Extending from the south of Reykjavik to the famous Jökulsárlón glacier on the Vatnajökull National Park, Iceland's South Coast gathers many wonders for nature lovers.
Waterfalls, glaciers, kilometers upon kilometers of an otherworldly landscape and breath-taking black sand beaches can all be found in this region. Here are my favourite jaw-dropping attractions on the south coast:
Seljalandsfoss is one of Iceland’s most famous waterfalls, and thanks to its curvature and distance from the cliffs travellers that visit the south coast during summer can even walk behind it. The impressive 63 meters drop can be seen from the ring road and creates enough drizzle to leave you soaking wet, so make sure to wear waterproof clothing.
The path is closed during winter as it gets too slippery, but visiting Seljalandsfoss is a must even if it’s snowing. The contrast between the frozen river and the dancing waterfall is mesmerizing and you will definitely spend a long time taking photos there. Nearby Seljalandsfoss there is also the secret Gljúfrabúi waterfall, hidden inside a slit on the cliff away from tourists.
30 kilometers away from Seljalandsfoss is Skógafoss, a 60m high and 25m wide waterfall where you can definitely feel the force of nature. According to the legend, behind Skógafoss there is a huge chest full of treasures that was hidden by the first Viking who lived in the region.
It’s possible to get close to the waterfall even in winter and there’s also a path leading up to the top, but if climbing 500+ steps seems too daunting don’t worry - the most impressive view is still from the bottom of the waterfall.
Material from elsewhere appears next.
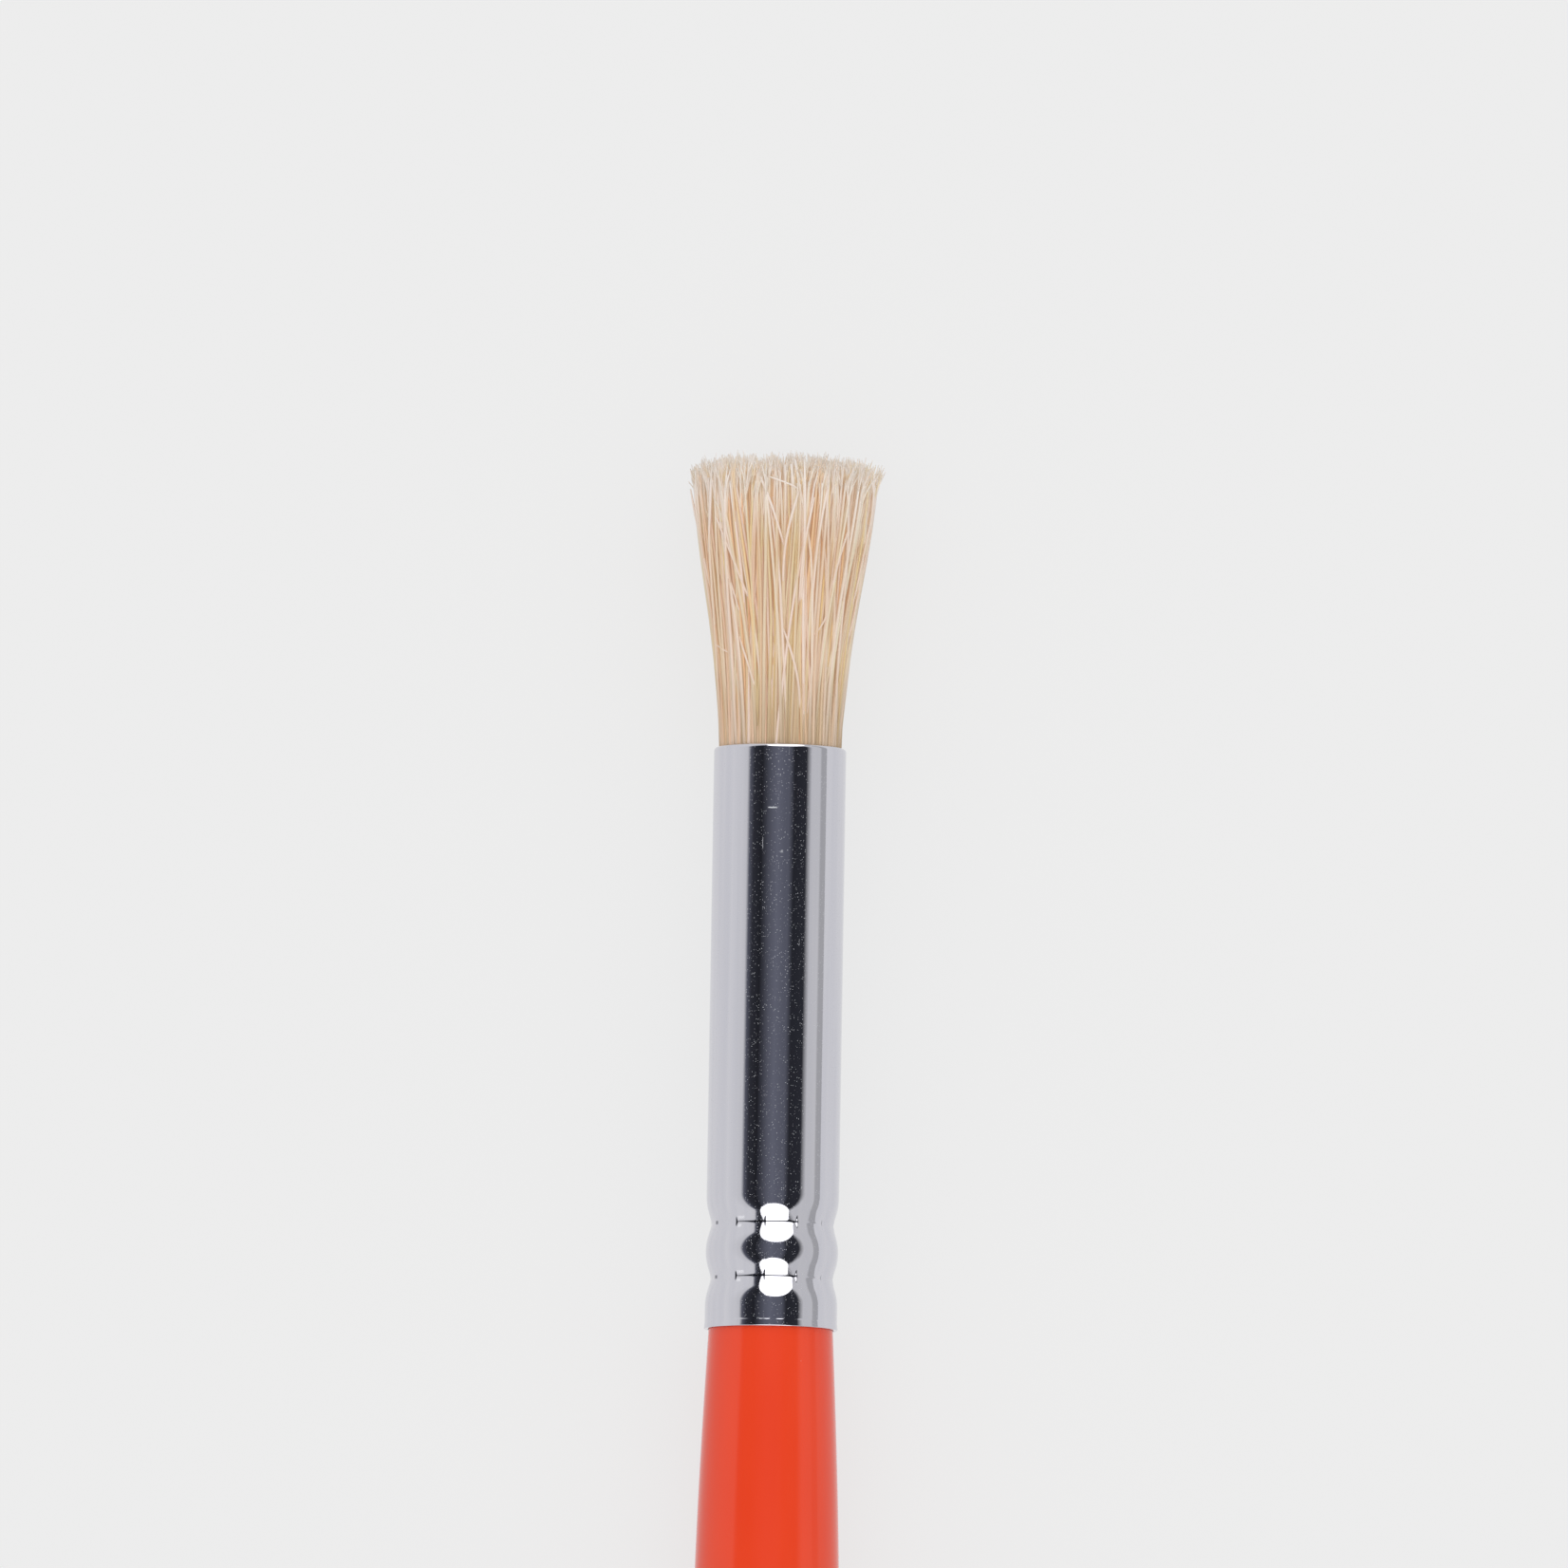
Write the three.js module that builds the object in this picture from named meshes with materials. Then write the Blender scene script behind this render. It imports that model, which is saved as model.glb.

Picture from Solheimajokull Ice Climbing & Glacier Hike
A part of Mýrdalsjökull, one of the biggest glaciers in Iceland, the history of Iceland is engraved on the stunning Sólheimajökull glacier. Frozen streams that can be seen through the clear ice, rocks and marks from past eruptions that over thousands of years have slowly changed the country’s landscape… More recently the glacier has been telling a sad story though, as the ice melts rapidly due to climate change – it’s calculated that if nothing changes, the glacier will be completely gone within a century.
You can also go for a glacier hike on Sólheimajökull, however do not step on the ice unless an experienced guide accompanies you. Visiting a glacier by yourself is extremely dangerous, as you won’t know which parts of the ice are safe to step on and any changes in temperature might make some spots inaccessible.
Approximately 180km from Reykjavik, Vík is the southernmost village in Iceland and while less than 300 people live there it’s still the biggest in the region. The main attraction inside the village is the Icelandic-style Reyniskirkja white church, which looks extremely photogenic against the wild background. But the real highlights from Vík í Mýrdal are all around the village: waterfalls, beaches, fields and mountains!
Vík’s Black Sand Beach is one of the most beautiful places I’ve ever seen in my travels, even though it’s completely different from the quintessential beach landscape. All the elements are there: sand, some cliffs, the sea and the waves, but it looks like you are on another planet or seeing the world through a black and white filter.
Named by National Geographic as one of the 21 best beaches in the world, the black tiny pebble Reynisfjara beach is famous for its wild Atlantic waves, basalt pillars and dark caves. And as if the stunning scenery and the Reynisdrangar rock formations are not enough, during summer it’s also possible to spot puffins around there!
Tourists must be careful when visiting Reynisfjara because of its violent waves, as the so-called “sneaker waves” can show up even when the beach seems quiet. This famous attraction now displays several warning signs and visitors are advised never to turn their back to the sea, always maintain a safe distance from the water and most of all, listen to commands from the guides in the area.
Seljalandsfoss, Skógafoss, the Sólheimajökull glacier and the black sand beaches can be seen on a day tour from Reykjavik even during winter, when there are not many daylight hours. However, to include more attractions on the darker months it’s recommended to opt for a two-day tour or staying for a couple of nights in the area (the cottages by the Reynisfjara beach would be a great option).
One of Iceland’s most famous tourist attractions! In this massive glacier lagoon you can see big blocks of ice floating around as they make their way out to the open sea.
During summer there are boat tours that bring you even closer to the icebergs (however don’t attempt to walk on the ice as it’s extremely dangerous!), and during winter you can book a glacier hike and explore the ice caves in Vatnajökull.
Make sure to also visit the Diamond Beach, a stretch of black sand dotted with glistening ice crystals in various shapes and sizes.